Knowing when it is actually over

Hypercare should end. Running an elevated-support posture forever is expensive and, worse, it lets the organization avoid building the muscle to support itself. But it ends on evidence, not on exhaustion or a date. Define the exit criteria up front, while everyone is still honest, so the decision later is a measurement rather than an argument.

The criteria are not complicated. Ticket volume is trending down and holding, not spiking with each new cycle. There are no severity-one issues open. And the business has run its real cycles clean, a close that ties out, a payroll that pays correctly, the peak event handled without heroics. When those are true together, you have a stable system rather than a quiet one.

Then hand it off properly. A clean transition to business-as-usual support means real knowledge transfer, not a folder of documents tossed over a wall. The support team that inherits this should have sat in the triage calls, worked the issues, and learned the system's quirks while the people who built it were still in the room to explain them. A handoff that happens only on paper is not a handoff. It is a deferral of the same problem to a team less equipped to solve it.

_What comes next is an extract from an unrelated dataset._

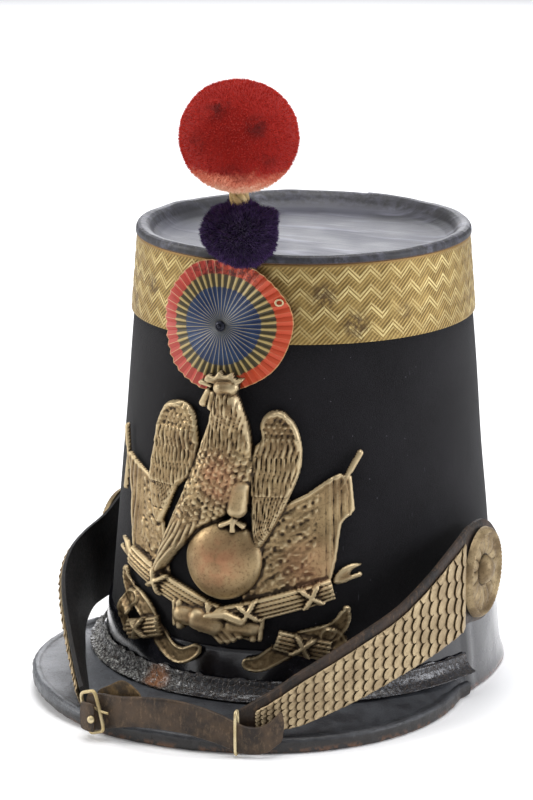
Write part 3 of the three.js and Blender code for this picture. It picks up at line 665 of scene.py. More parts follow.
def makeWelt():
    section = np.array([(2.9, 19.0), (3.7, 18.4), (4.1, 15.5), (5.2, 13.2), (7.0, 11.7), (8.4, 11.1), (8.5, 10.8)])

    def place(along, across):
        turn = np.radians(welt["turn"] * (1 - 2 * along))
        spot = across * (len(section) - 1)
        out = np.interp(spot, range(len(section)), section[:, 0])
        z = np.interp(spot, range(len(section)), section[:, 1])
        around = turn * 92
        left = ease((-turn + 0.15) / 0.7)
        crack = np.abs(cloud(around, across * 14, 2.3, 21)) + 0.5 * np.abs(cloud(around, across * 14, 1.1, 22))
        flakes = (0.25 + 0.75 * left) * (0.9 * crack - 0.35 + 0.5 * cloud(around, across * 9, 6, 23))
        middle = np.clip(np.minimum(across, 1 - across) * 8, 0, 1)
        ragged = np.where(across < 0.02, 0.9 * cloud(around, 0 * around, 3, 24), 0)
        return onHat(turn, z + 0.5 * flakes * middle + ragged, out + 1.0 * flakes * middle)

    piece = faceAway(gridPiece("cracked_welt", welt["along"], welt["across"], place))
    return smoothShade(thicken(piece, welt["thickness"]), 70)


def weltFinish():
    finish = Finish("crackedLacquer", 0.3, Specular_IOR_Level=0.6, Coat_Weight=0.35, Coat_Roughness=0.15)
    left = finish.spread(finish.axes()[0], 0.0, -45 * mm)
    flake = finish.cells(2.1, "DISTANCE_TO_EDGE")
    lines = finish.spread(flake, 0.12, 0.02)
    patch = finish.noise(2.2, 5, 0.7)
    finish.ground(finish.spread(patch, 0.35, 0.65), welt["dark"], welt["light"])
    pale = finish.times(finish.spread(finish.noise(1.5, 5, 0.8), 0.47, 0.57), left)
    finish.coat(pale, welt["pale"])
    finish.coat(finish.times(lines, 0.7), tone(60, 46, 34))
    for turnAt, radius in welt["bare"]:
        place = onHat(math.radians(turnAt), 13, 5)
        bare = finish.times(finish.near(place, radius, 0.3), finish.spread(patch, 0.38, 0.5))
        finish.coat(bare, welt["leather"])
    return finish.paint().bump(lines, -0.4, 0.8).bump(patch, 0.6, 0.6).material


# front plate: a sheet stamped in relief, drawn flat as distance round the body and height
plate = {"cell": 0.5, "low": (-67, 20), "high": (65, 158), "sheet": 0.7, "feltGap": 0.8, "bandGap": 2.2,
         "headLift": 4.8, "edge": 0.12,
         "main": tone(128, 104, 72), "light": tone(170, 146, 106), "worn": tone(216, 196, 156),
         "shade": tone(42, 30, 20),
         "copper": tone(190, 132, 98),
         "coppery": [((4, -100, 72), 17, 0.6), ((2, -97, 108), 15, 0.6), ((40, -82, 70), 16, 0.3)]}
plateOutline = {
    "leftFlag": [(-58, 107), (-51, 106), (-44, 103.5), (-37, 100), (-30, 90), (-23, 60), (-19, 50), (-34, 55),
                 (-46, 60), (-51, 74), (-54, 92)],
    "rightFlag": [(54, 108), (49, 109.5), (38, 102), (27, 95), (17, 76), (12, 60), (16, 50), (32, 56), (47, 61),
                  (51, 68), (53.4, 88), (57.6, 93)],
    "leftWing": [(-23.6, 138), (-29, 135.6), (-33, 128), (-36, 117), (-37.3, 101), (-35, 86), (-30, 82), (-25, 90),
                 (-20.5, 100), (-13, 106), (-10, 117), (-11.6, 126), (-13.5, 134), (-18, 137.6)],
    "rightWing": [(24.5, 138.5), (29, 136), (33, 130), (35.2, 121), (34.6, 111), (30, 98), (25, 87), (18, 75.5),
                  (16, 80), (14.4, 96), (13, 108), (14.4, 121), (17.5, 125), (16.8, 132), (19.5, 137)],
    "bird": [(6, 147.5), (9.5, 143), (12, 134), (14, 124), (15.8, 113), (14.6, 104), (11, 97), (2, 89), (-6, 84),
             (-11, 79), (-19, 71), (-27, 61), (-33, 56.5), (-29, 70), (-22, 88), (-15, 105), (-10.5, 117),
             (-7.5, 127), (-4, 136), (-2, 143), (0, 148)],
    "rightAxe": [(50, 62), (53, 67.5), (58, 70), (63, 69.4), (58.6, 67), (56.8, 62)],
    "leftAxe": [(-50, 62), (-53, 67), (-57.5, 69), (-61, 68.4), (-57, 65.6), (-55.6, 61)],
    "comb": [(-5, 150), (-4.4, 153.4), (-1.4, 152.8), (0.6, 155.4), (3, 153.6), (5.6, 155), (7.4, 152.6),
             (10.6, 152.6), (9, 150.2), (5, 149)],
}
# rods, fingers and bones: from, to, radius, height of the foot
plateRods = [
    ((52, 104), (55.5, 111.5), 1.2, 1.6), ((55.5, 111), (59.6, 118.6), 1.5, 1.4),
             ((-58, 104), (-60.4, 111), 1.1, 1.6),
    ((-60.4, 110), (-62.8, 117.6), 1.5, 1.4), ((-58.6, 106), (-60.6, 91), 1.5, 1.2),
             ((55.2, 108), (57.2, 94), 1.5, 1.0),
    ((10, 104), (9.2, 95), 4.6, 3.4), ((9.6, 96), (8.4, 90), 1.7, 4.0), ((8.4, 90), (3.4, 87.4), 1.1, 6.4),
    ((8.4, 90), (8.4, 85.6), 1.1, 6.4), ((8.4, 90), (12.4, 87.4), 1.1, 5.4), ((-1.5, 93), (-4, 88), 1.5, 4.2),
    ((-4, 88), (-8, 85.6), 1.0, 5), ((1.8, 148.2), (5.2, 148.6), 3.6, 3.2), ((-3, 148.5), (-7.4, 149.4), 1.2, 3.4),
    ((-4, 145.6), (-6.4, 140.2), 1.9, 2.4), ((-1.6, 145), (-2.8, 138.6), 1.6, 3.2), ((56, 63.4), (62, 65), 1.2, 1.4),
    ((-56, 62.6), (-60.6, 64), 1.2, 1.4), ((-13, 45.6), (-4, 45.2), 4.6, 3.2), ((-5, 45), (3, 43.4), 5.2, 3.6),
    ((18, 43.4), (10, 43.6), 4.4, 3.0), ((14, 46.2), (7, 48.4), 2.0, 6.4), ((7, 48.4), (-0.5, 46.8), 1.7, 6.8),
    ((1.5, 41), (6, 36.6), 1.6, 4.8), ((4.2, 41.8), (8.8, 37.2), 1.6, 5.4), ((7, 42.6), (11.2, 38.2), 1.6, 5.6),
    ((9.6, 43.6), (13.6, 39.6), 1.5, 5.4), ((-14.4, 50), (-13.2, 40.4), 1.7, 5.0),
             ((-17.2, 50), (-16, 40.8), 1.3, 4.4),
    ((19.4, 47.6), (19, 38.6), 1.6, 4.6), ((22, 47.4), (21.6, 38.4), 1.2, 4.2),
]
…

Hypercare is the unglamorous phase where a technically successful go-live becomes an actually successful one. The system can be configured correctly, the data can be migrated cleanly, the cutover can go without a hitch, and the business can still stumble for a quarter because nobody staffed the period where reality shows up. The gap between a go-live that works and a program that delivers is not technology. It is staffing and patience. Spend a little more of both than feels comfortable, and you will be glad you did.